* **Provided data**:
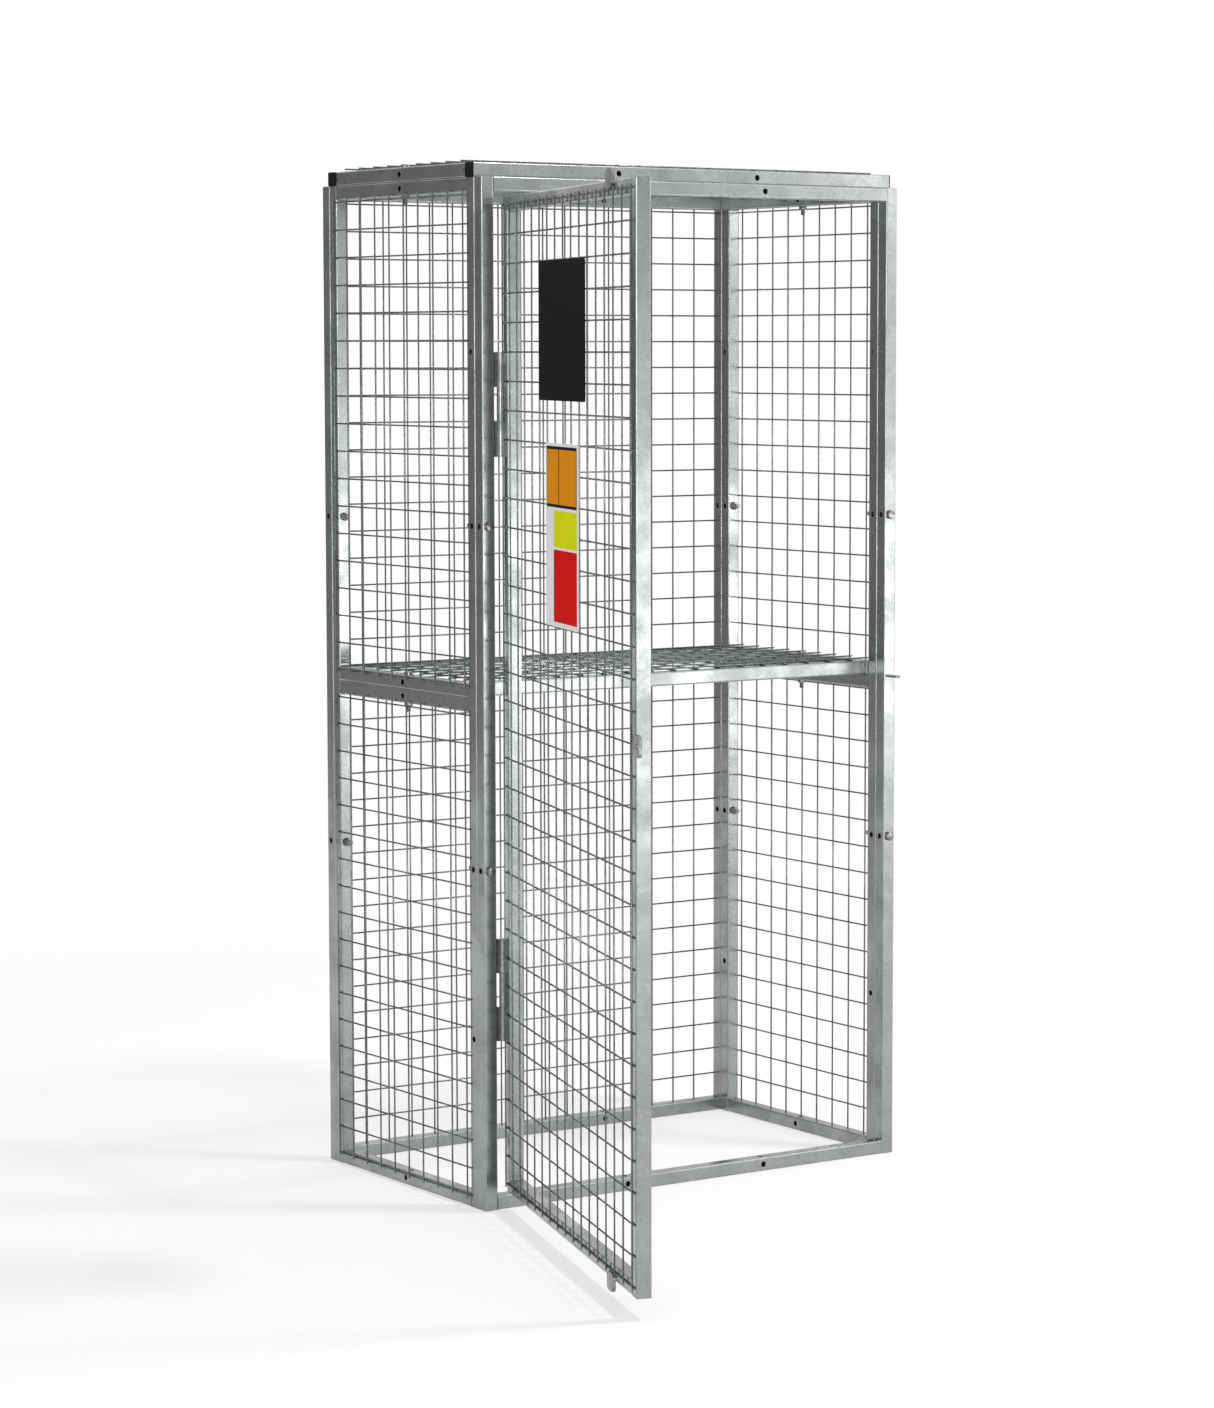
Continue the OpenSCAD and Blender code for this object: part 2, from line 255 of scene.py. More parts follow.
class Graph:
    """Nodes of one material round a shader, with the calls to add and join them."""

    finer_share: ClassVar[float] = 0.55
    ramp_ends: ClassVar[Span] = (0.25, 0.75)
    edge_samples: ClassVar[int] = 6
    # How well the rounded direction matches the plain one, at an edge and on a face
    edge_match: ClassVar[Span] = (0.84, 0.94)

    def __init__(self, name: str, metallic: float, roughness: float,
                 specular: float = 0.5) -> None:
        """Makes a material with one shader.

        Args:
            name: The material's name.
            metallic: How metallic the surface is, the same all over.
            roughness: The roughness, where no node drives it.
            specular: The level of the clear reflection.
        """
        self.material = bpy.data.materials.new(name)
        self.tree = bare_tree(self.material)
        output = self.add("ShaderNodeOutputMaterial")
        self.shader = self.add("ShaderNodeBsdfPrincipled")
        self.shader.inputs["Metallic"].default_value = metallic
        self.shader.inputs["Roughness"].default_value = roughness
        self.shader.inputs["Specular IOR Level"].default_value = specular
        self.link(self.shader.outputs[0], output.inputs["Surface"])
        self.coords = self.add("ShaderNodeTexCoord").outputs["Object"]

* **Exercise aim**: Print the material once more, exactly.

* **Reply to the exercise**:
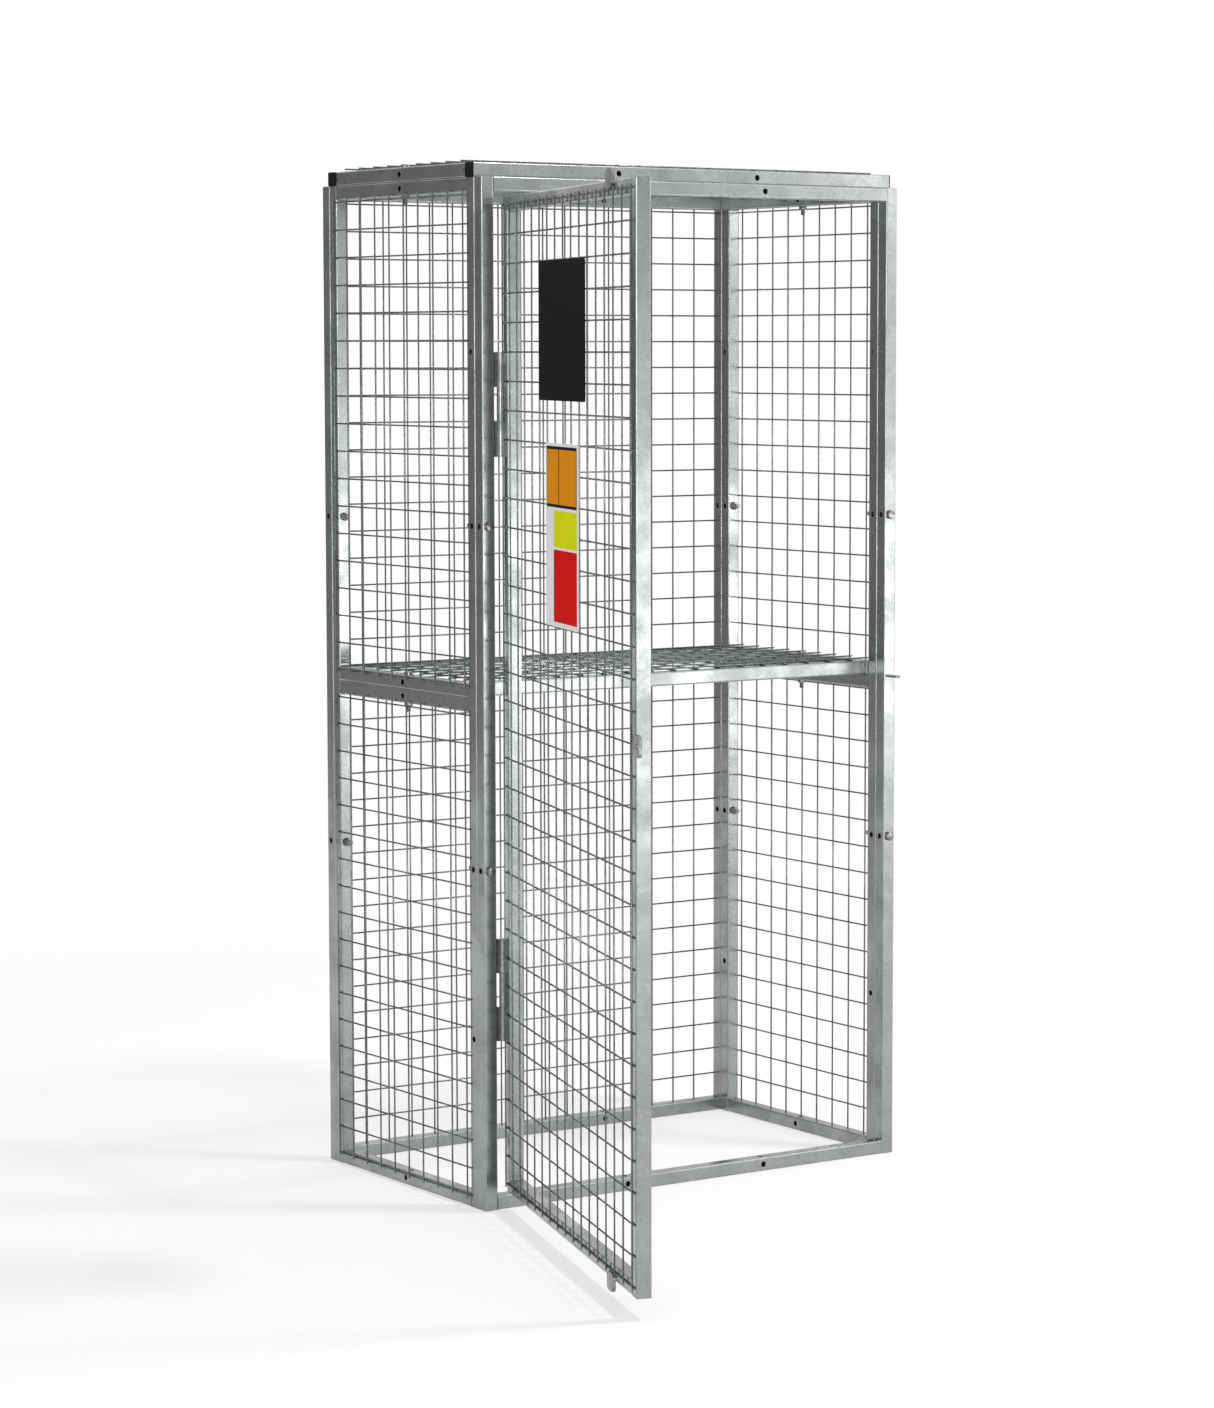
Continue the OpenSCAD and Blender code for this object: part 2, from line 255 of scene.py. More parts follow.
class Graph:
    """Nodes of one material round a shader, with the calls to add and join them."""

    finer_share: ClassVar[float] = 0.55
    ramp_ends: ClassVar[Span] = (0.25, 0.75)
    edge_samples: ClassVar[int] = 6
    # How well the rounded direction matches the plain one, at an edge and on a face
    edge_match: ClassVar[Span] = (0.84, 0.94)

    def __init__(self, name: str, metallic: float, roughness: float,
                 specular: float = 0.5) -> None:
        """Makes a material with one shader.

        Args:
            name: The material's name.
            metallic: How metallic the surface is, the same all over.
            roughness: The roughness, where no node drives it.
            specular: The level of the clear reflection.
        """
        self.material = bpy.data.materials.new(name)
        self.tree = bare_tree(self.material)
        output = self.add("ShaderNodeOutputMaterial")
        self.shader = self.add("ShaderNodeBsdfPrincipled")
        self.shader.inputs["Metallic"].default_value = metallic
        self.shader.inputs["Roughness"].default_value = roughness
        self.shader.inputs["Specular IOR Level"].default_value = specular
        self.link(self.shader.outputs[0], output.inputs["Surface"])
        self.coords = self.add("ShaderNodeTexCoord").outputs["Object"]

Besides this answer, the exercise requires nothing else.